Police officials and Tokyo businessmen established a network of brothels under the auspices of the Recreation and Amusement Association (RAA), which operated with government funds. On Aug. 28, 1945, an advance wave of occupation troops arrived in Atsugi, just south of Tokyo. By nightfall, the troops found the RAA's first brothel.

"I rushed there with two or three RAA executives, and was surprised to see 500 or 600 soldiers standing in line on the street," Seiichi Kaburagi, the chief of public relations for the RAA, wrote in a 1972 memoir. He said American military police were barely able to keep the troops under control.

Mr. Kaburagi wrote that occupation GIs paid in advance and were given tickets and condoms. The first RAA brothel, called Komachien -- the Babe Garden -- had 38 women, but that was increased quickly to 100 because of high demand. Each woman served from 15 to 60 clients a day.

Mr.
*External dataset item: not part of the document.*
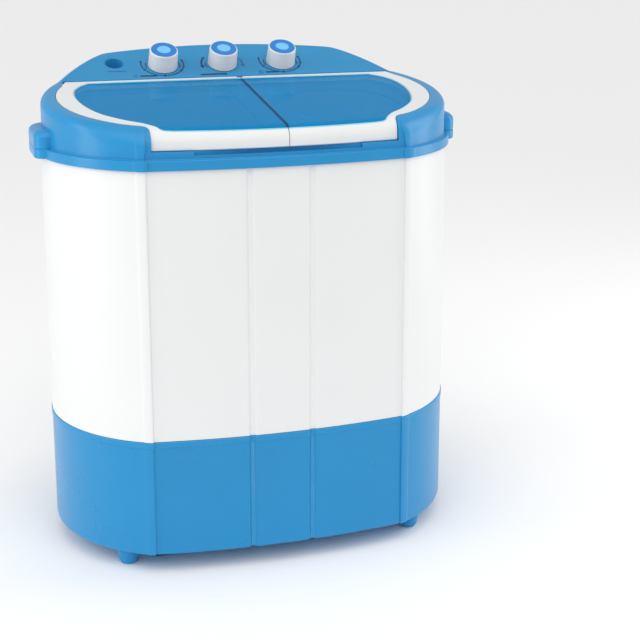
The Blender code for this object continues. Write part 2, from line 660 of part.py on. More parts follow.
def make_wash_tub():
    top = lid_plane(DECK_UNDER + GAP)
    floor_inset, wall = 0.013, 0.0022
    rings = [at(wash_opening(floor_inset + 0.004 - wall), TUB_FLOOR - 0.003),
             at(wash_opening(floor_inset - wall), TUB_FLOOR + 0.006),
             at(wash_opening(-wall), lid_plane(DECK_UNDER + 0.020)), at(wash_opening(-wall - 0.001), top),
             at(wash_opening(0.0), top), at(wash_opening(0.0), lid_plane(DECK_UNDER + 0.020)),
             at(wash_opening(floor_inset), TUB_FLOOR + 0.008),
             at(wash_opening(floor_inset + 0.006), TUB_FLOOR)]
    tub = loft("wash_tub", rings, "tub_white")
    cut(tub, rod("tub_shaft_bore", (WASH_X, WASH_Y, 0.19), (WASH_X, WASH_Y, 0.21), 0.0075, segments=16))
    cut(tub, rod("tub_drain_bore", (-0.040, 0.012, 0.19), (-0.040, 0.012, 0.21), 0.0065, segments=16))


def make_lint_filter():
    block("lint_filter", (-0.125, 0.034, 0.420), (-0.080, 0.0465, 0.560), "tub_white", 0.003)


def make_pulsator():
    pivot = empty("pulsator_axis", (WASH_X, WASH_Y, 0))
    dish = [(0, 0.2245), (0.0065, 0.2245), (0.0065, 0.2205), (0.0036, 0.2205), (0.0036, 0.2065)]
    outer = [(0.057, 0.2065), (0.060, 0.2085), (0.0595, 0.2120), (0.030, 0.2160), (0.014, 0.2245)]
    pulsator = turned("pulsator", dish[1:] + outer, "panel_blue", 32, parent=pivot)
    for k in range(4):
        fin = block(f"pulsator_fin_{k}", (0.012, -0.0035, 0.2085), (0.054, 0.0035, 0.2225), bevel=0.002)
        fin.parent = pivot
        fin.rotation_euler = (0, 0, math.pi / 2 * k + 0.3)
        cut(pulsator, fin, "UNION")
    turned("pulsator_screw", [(0, 0.2070), (0.0030, 0.2070), (0.0030, 0.2208), (0.0058, 0.2208),
                              (0.0058, 0.2235), (0.0045, 0.2245), (0, 0.2245)], "steel", 12, parent=pivot)
    turned("pulsator_shaft", [(0, 0.1280), (0.0055, 0.1280), (0.0055, 0.2060), (0, 0.2060)], "steel", 16,
           parent=pivot)
    turned("wash_pulley", [(0.0060, 0.1300), (0.055, 0.1300), (0.052, 0.1330), (0.052, 0.1430),
                           (0.055, 0.1460), (0.0060, 0.1460)], "grey_plastic", 24, parent=pivot)
    turned("wash_bearing_housing", [(0.0068, 0.1500), (0.014, 0.1500), (0.016, 0.1880), (0.030, 0.1900),
                                    (0.030, 0.2000), (0.0068, 0.2000)], "grey_plastic", 16,
           centre=(WASH_X, WASH_Y, 0))


def belt_outline(wash_r, motor_r, arc_steps=9):
    """A belt round the two pulleys: two arcs joined by straight runs."""
    start = Vector((WASH_X, WASH_Y))
    end = Vector((MOTOR_X, MOTOR_Y))
    line = end - start
    heading = math.atan2(line.y, line.x)
    spread = math.acos((wash_r - motor_r) / line.length)
    outline = []
    for k in range(arc_steps + 1):
        t = heading - spread + 2 * spread * k / arc_steps
        outline.append((end.x + motor_r * math.cos(t), end.y + motor_r * math.sin(t)))
    for k in range(2 * arc_steps + 1):
        t = heading + spread + (2 * math.pi - 2 * spread) * k / (2 * arc_steps)
        outline.append((start.x + wash_r * math.cos(t), start.y + wash_r * math.sin(t)))
    return outline


def make_wash_drive():
    low, high = 0.1345, 0.1415
    outer, inner = belt_outline(0.0560, 0.0190), belt_outline(0.0530, 0.0160)
    loft("drive_belt", [at(outer, low), at(outer, high), at(inner, high), at(inner, low)], "black_rubber",
         closed=True)
    pivot = empty("motor_axis", (MOTOR_X, MOTOR_Y, 0))
    turned("motor_pulley", [(0, 0.1120), (0.0050, 0.1120), (0.0050, 0.1210), (0.0175, 0.1300),
                            (0.0150, 0.1330), (0.0150, 0.1430), (0.0175, 0.1460), (0, 0.1460)], "steel", 24,
           parent=pivot)
    floor = FOOT_HEIGHT + FLOOR_THICK + GAP
    turned("wash_motor", [(0, floor), (0.030, floor), (0.030, 0.036), (0.045, 0.042), (0.045, 0.110),
                          (0.036, 0.1180), (0.0062, 0.1180), (0.0062, 0.1100), (0, 0.1100)],
           "motor_metal", 24, centre=(MOTOR_X, MOTOR_Y, 0))


# Spin side ----------------------------------------------------------------------------------------
def spin_opening(grow, count=32):
    """The opening above the spin basket: between an ellipse and a rectangle."""
    half_x, half_y = SPIN_OPENING[0] + grow, SPIN_OPENING[1] + grow
    power = 2 / 2.3
    outline = []
    for k in range(count):
        c, s = math.cos(2 * math.pi * k / count), math.sin(2 * math.pi * k / count)
        outline.append((SPIN_X + half_x * math.copysign(abs(c) ** power, c),
                        SPIN_Y + half_y * math.copysign(abs(s) ** power, s)))
    return outline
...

Kaburagi said the sudden demand forced brothel operators to advertise for women who were not licensed prostitutes. "The worst victims ... were the women who, with no previous experience, answered the ads calling for 'Women of the New Japan,' " he wrote.

By the end of 1945, about 350,000 U.S. troops were occupying Japan. At its peak, Mr. Kaburagi wrote, the RAA employed 70,000 prostitutes to serve them. Although there are suspicions, there is no clear evidence that foreign prostitutes were brought to Japan.

Toshiyuki Tanaka, a history professor at the Hiroshima Peace Institute, cautioned that Mr. Kaburagi's number is hard to verify but said the RAA was only part of the picture: The number of private brothels outside the official system was likely even higher.